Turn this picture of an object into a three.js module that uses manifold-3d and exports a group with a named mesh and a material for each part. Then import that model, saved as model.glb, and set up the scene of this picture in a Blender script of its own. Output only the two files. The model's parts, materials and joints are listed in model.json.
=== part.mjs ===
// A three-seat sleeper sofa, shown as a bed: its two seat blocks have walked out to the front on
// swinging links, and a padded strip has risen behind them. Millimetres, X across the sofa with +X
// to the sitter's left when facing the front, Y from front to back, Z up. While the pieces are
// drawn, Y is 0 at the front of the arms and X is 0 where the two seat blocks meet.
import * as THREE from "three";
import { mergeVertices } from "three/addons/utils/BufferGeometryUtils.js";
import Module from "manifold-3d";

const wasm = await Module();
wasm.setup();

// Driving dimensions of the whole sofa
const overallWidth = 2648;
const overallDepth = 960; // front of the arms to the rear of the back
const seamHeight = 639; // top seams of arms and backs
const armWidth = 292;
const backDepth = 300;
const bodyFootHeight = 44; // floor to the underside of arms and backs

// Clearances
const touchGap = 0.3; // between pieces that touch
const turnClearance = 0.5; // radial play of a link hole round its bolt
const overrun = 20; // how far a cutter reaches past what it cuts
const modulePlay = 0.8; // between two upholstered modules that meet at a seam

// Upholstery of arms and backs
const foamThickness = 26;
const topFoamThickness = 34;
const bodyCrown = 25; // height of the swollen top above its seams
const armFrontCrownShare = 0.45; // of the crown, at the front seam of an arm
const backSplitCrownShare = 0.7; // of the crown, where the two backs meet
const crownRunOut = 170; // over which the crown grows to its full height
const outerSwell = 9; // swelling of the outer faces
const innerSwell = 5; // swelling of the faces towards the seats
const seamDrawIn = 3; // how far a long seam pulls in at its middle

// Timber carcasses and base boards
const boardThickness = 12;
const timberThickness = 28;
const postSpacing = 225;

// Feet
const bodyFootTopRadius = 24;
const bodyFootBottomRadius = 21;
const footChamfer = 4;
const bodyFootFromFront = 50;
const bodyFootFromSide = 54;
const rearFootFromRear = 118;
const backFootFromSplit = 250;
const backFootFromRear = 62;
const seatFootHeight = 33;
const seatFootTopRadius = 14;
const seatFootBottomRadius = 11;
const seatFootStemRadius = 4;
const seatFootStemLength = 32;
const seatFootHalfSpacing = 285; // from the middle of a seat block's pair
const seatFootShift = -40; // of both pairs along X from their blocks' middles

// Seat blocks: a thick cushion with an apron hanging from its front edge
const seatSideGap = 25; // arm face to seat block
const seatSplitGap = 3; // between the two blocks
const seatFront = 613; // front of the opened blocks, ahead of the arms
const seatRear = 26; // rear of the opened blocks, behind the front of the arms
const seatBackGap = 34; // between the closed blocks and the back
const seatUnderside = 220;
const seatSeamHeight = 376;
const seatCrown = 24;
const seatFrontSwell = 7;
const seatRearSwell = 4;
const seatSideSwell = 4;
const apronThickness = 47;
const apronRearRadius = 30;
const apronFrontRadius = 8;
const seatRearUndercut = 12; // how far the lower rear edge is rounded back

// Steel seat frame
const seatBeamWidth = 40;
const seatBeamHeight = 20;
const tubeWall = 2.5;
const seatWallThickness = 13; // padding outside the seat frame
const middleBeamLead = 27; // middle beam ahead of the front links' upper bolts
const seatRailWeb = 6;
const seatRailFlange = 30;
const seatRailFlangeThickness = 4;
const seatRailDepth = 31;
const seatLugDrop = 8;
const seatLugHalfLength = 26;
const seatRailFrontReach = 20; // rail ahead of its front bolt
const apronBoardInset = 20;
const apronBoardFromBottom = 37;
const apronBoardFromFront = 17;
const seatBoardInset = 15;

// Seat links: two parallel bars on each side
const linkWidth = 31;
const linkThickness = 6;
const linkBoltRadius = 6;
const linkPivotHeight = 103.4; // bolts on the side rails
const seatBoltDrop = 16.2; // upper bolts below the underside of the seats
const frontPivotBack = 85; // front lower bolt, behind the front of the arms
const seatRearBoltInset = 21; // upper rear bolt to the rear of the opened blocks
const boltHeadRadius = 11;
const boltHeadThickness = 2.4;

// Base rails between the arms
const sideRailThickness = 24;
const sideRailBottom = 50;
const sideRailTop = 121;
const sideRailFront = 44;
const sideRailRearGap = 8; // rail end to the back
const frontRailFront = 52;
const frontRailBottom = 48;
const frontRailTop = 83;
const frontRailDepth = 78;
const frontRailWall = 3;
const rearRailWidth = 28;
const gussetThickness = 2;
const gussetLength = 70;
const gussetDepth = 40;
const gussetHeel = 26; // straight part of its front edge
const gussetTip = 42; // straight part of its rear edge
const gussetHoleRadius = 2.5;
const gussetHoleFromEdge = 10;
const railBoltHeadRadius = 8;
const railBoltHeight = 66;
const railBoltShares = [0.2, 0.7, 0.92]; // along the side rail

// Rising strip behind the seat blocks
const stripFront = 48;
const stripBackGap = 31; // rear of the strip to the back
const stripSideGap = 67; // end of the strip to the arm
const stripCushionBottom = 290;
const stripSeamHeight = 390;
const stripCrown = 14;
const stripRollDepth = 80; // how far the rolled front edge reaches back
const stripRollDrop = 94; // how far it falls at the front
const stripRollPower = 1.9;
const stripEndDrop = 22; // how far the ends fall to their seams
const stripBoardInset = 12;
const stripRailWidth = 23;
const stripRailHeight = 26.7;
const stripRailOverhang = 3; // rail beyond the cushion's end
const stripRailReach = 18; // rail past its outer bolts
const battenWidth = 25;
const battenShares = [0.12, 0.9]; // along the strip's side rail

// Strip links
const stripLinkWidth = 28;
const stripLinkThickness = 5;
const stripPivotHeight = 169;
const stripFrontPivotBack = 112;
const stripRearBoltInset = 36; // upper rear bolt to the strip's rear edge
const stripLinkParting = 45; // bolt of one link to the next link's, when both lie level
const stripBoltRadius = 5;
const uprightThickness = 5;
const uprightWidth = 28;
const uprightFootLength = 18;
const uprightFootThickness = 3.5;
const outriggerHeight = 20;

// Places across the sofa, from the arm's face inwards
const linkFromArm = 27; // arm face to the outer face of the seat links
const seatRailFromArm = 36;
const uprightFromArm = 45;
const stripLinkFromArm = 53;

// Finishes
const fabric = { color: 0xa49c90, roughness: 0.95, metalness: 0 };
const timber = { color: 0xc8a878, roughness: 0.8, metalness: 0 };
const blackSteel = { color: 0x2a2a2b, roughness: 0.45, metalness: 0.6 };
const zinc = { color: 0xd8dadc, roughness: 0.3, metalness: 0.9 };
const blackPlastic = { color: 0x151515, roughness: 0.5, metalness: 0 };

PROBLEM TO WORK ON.
Give back the whole listing exactly as it reads.

EXERCISE RESULT.
Turn this picture of an object into a three.js module that uses manifold-3d and exports a group with a named mesh and a material for each part. Then import that model, saved as model.glb, and set up the scene of this picture in a Blender script of its own. Output only the two files. The model's parts, materials and joints are listed in model.json.
=== part.mjs ===
// A three-seat sleeper sofa, shown as a bed: its two seat blocks have walked out to the front on
// swinging links, and a padded strip has risen behind them. Millimetres, X across the sofa with +X
// to the sitter's left when facing the front, Y from front to back, Z up. While the pieces are
// drawn, Y is 0 at the front of the arms and X is 0 where the two seat blocks meet.
import * as THREE from "three";
import { mergeVertices } from "three/addons/utils/BufferGeometryUtils.js";
import Module from "manifold-3d";

const wasm = await Module();
wasm.setup();

// Driving dimensions of the whole sofa
const overallWidth = 2648;
const overallDepth = 960; // front of the arms to the rear of the back
const seamHeight = 639; // top seams of arms and backs
const armWidth = 292;
const backDepth = 300;
const bodyFootHeight = 44; // floor to the underside of arms and backs

// Clearances
const touchGap = 0.3; // between pieces that touch
const turnClearance = 0.5; // radial play of a link hole round its bolt
const overrun = 20; // how far a cutter reaches past what it cuts
const modulePlay = 0.8; // between two upholstered modules that meet at a seam

// Upholstery of arms and backs
const foamThickness = 26;
const topFoamThickness = 34;
const bodyCrown = 25; // height of the swollen top above its seams
const armFrontCrownShare = 0.45; // of the crown, at the front seam of an arm
const backSplitCrownShare = 0.7; // of the crown, where the two backs meet
const crownRunOut = 170; // over which the crown grows to its full height
const outerSwell = 9; // swelling of the outer faces
const innerSwell = 5; // swelling of the faces towards the seats
const seamDrawIn = 3; // how far a long seam pulls in at its middle

// Timber carcasses and base boards
const boardThickness = 12;
const timberThickness = 28;
const postSpacing = 225;

// Feet
const bodyFootTopRadius = 24;
const bodyFootBottomRadius = 21;
const footChamfer = 4;
const bodyFootFromFront = 50;
const bodyFootFromSide = 54;
const rearFootFromRear = 118;
const backFootFromSplit = 250;
const backFootFromRear = 62;
const seatFootHeight = 33;
const seatFootTopRadius = 14;
const seatFootBottomRadius = 11;
const seatFootStemRadius = 4;
const seatFootStemLength = 32;
const seatFootHalfSpacing = 285; // from the middle of a seat block's pair
const seatFootShift = -40; // of both pairs along X from their blocks' middles

// Seat blocks: a thick cushion with an apron hanging from its front edge
const seatSideGap = 25; // arm face to seat block
const seatSplitGap = 3; // between the two blocks
const seatFront = 613; // front of the opened blocks, ahead of the arms
const seatRear = 26; // rear of the opened blocks, behind the front of the arms
const seatBackGap = 34; // between the closed blocks and the back
const seatUnderside = 220;
const seatSeamHeight = 376;
const seatCrown = 24;
const seatFrontSwell = 7;
const seatRearSwell = 4;
const seatSideSwell = 4;
const apronThickness = 47;
const apronRearRadius = 30;
const apronFrontRadius = 8;
const seatRearUndercut = 12; // how far the lower rear edge is rounded back

// Steel seat frame
const seatBeamWidth = 40;
const seatBeamHeight = 20;
const tubeWall = 2.5;
const seatWallThickness = 13; // padding outside the seat frame
const middleBeamLead = 27; // middle beam ahead of the front links' upper bolts
const seatRailWeb = 6;
const seatRailFlange = 30;
const seatRailFlangeThickness = 4;
const seatRailDepth = 31;
const seatLugDrop = 8;
const seatLugHalfLength = 26;
const seatRailFrontReach = 20; // rail ahead of its front bolt
const apronBoardInset = 20;
const apronBoardFromBottom = 37;
const apronBoardFromFront = 17;
const seatBoardInset = 15;

// Seat links: two parallel bars on each side
const linkWidth = 31;
const linkThickness = 6;
const linkBoltRadius = 6;
const linkPivotHeight = 103.4; // bolts on the side rails
const seatBoltDrop = 16.2; // upper bolts below the underside of the seats
const frontPivotBack = 85; // front lower bolt, behind the front of the arms
const seatRearBoltInset = 21; // upper rear bolt to the rear of the opened blocks
const boltHeadRadius = 11;
const boltHeadThickness = 2.4;

// Base rails between the arms
const sideRailThickness = 24;
const sideRailBottom = 50;
const sideRailTop = 121;
const sideRailFront = 44;
const sideRailRearGap = 8; // rail end to the back
const frontRailFront = 52;
const frontRailBottom = 48;
const frontRailTop = 83;
const frontRailDepth = 78;
const frontRailWall = 3;
const rearRailWidth = 28;
const gussetThickness = 2;
const gussetLength = 70;
const gussetDepth = 40;
const gussetHeel = 26; // straight part of its front edge
const gussetTip = 42; // straight part of its rear edge
const gussetHoleRadius = 2.5;
const gussetHoleFromEdge = 10;
const railBoltHeadRadius = 8;
const railBoltHeight = 66;
const railBoltShares = [0.2, 0.7, 0.92]; // along the side rail

// Rising strip behind the seat blocks
const stripFront = 48;
const stripBackGap = 31; // rear of the strip to the back
const stripSideGap = 67; // end of the strip to the arm
const stripCushionBottom = 290;
const stripSeamHeight = 390;
const stripCrown = 14;
const stripRollDepth = 80; // how far the rolled front edge reaches back
const stripRollDrop = 94; // how far it falls at the front
const stripRollPower = 1.9;
const stripEndDrop = 22; // how far the ends fall to their seams
const stripBoardInset = 12;
const stripRailWidth = 23;
const stripRailHeight = 26.7;
const stripRailOverhang = 3; // rail beyond the cushion's end
const stripRailReach = 18; // rail past its outer bolts
const battenWidth = 25;
const battenShares = [0.12, 0.9]; // along the strip's side rail

// Strip links
const stripLinkWidth = 28;
const stripLinkThickness = 5;
const stripPivotHeight = 169;
const stripFrontPivotBack = 112;
const stripRearBoltInset = 36; // upper rear bolt to the strip's rear edge
const stripLinkParting = 45; // bolt of one link to the next link's, when both lie level
const stripBoltRadius = 5;
const uprightThickness = 5;
const uprightWidth = 28;
const uprightFootLength = 18;
const uprightFootThickness = 3.5;
const outriggerHeight = 20;

// Places across the sofa, from the arm's face inwards
const linkFromArm = 27; // arm face to the outer face of the seat links
const seatRailFromArm = 36;
const uprightFromArm = 45;
const stripLinkFromArm = 53;

// Finishes
const fabric = { color: 0xa49c90, roughness: 0.95, metalness: 0 };
const timber = { color: 0xc8a878, roughness: 0.8, metalness: 0 };
const blackSteel = { color: 0x2a2a2b, roughness: 0.45, metalness: 0.6 };
const zinc = { color: 0xd8dadc, roughness: 0.3, metalness: 0.9 };
const blackPlastic = { color: 0x151515, roughness: 0.5, metalness: 0 };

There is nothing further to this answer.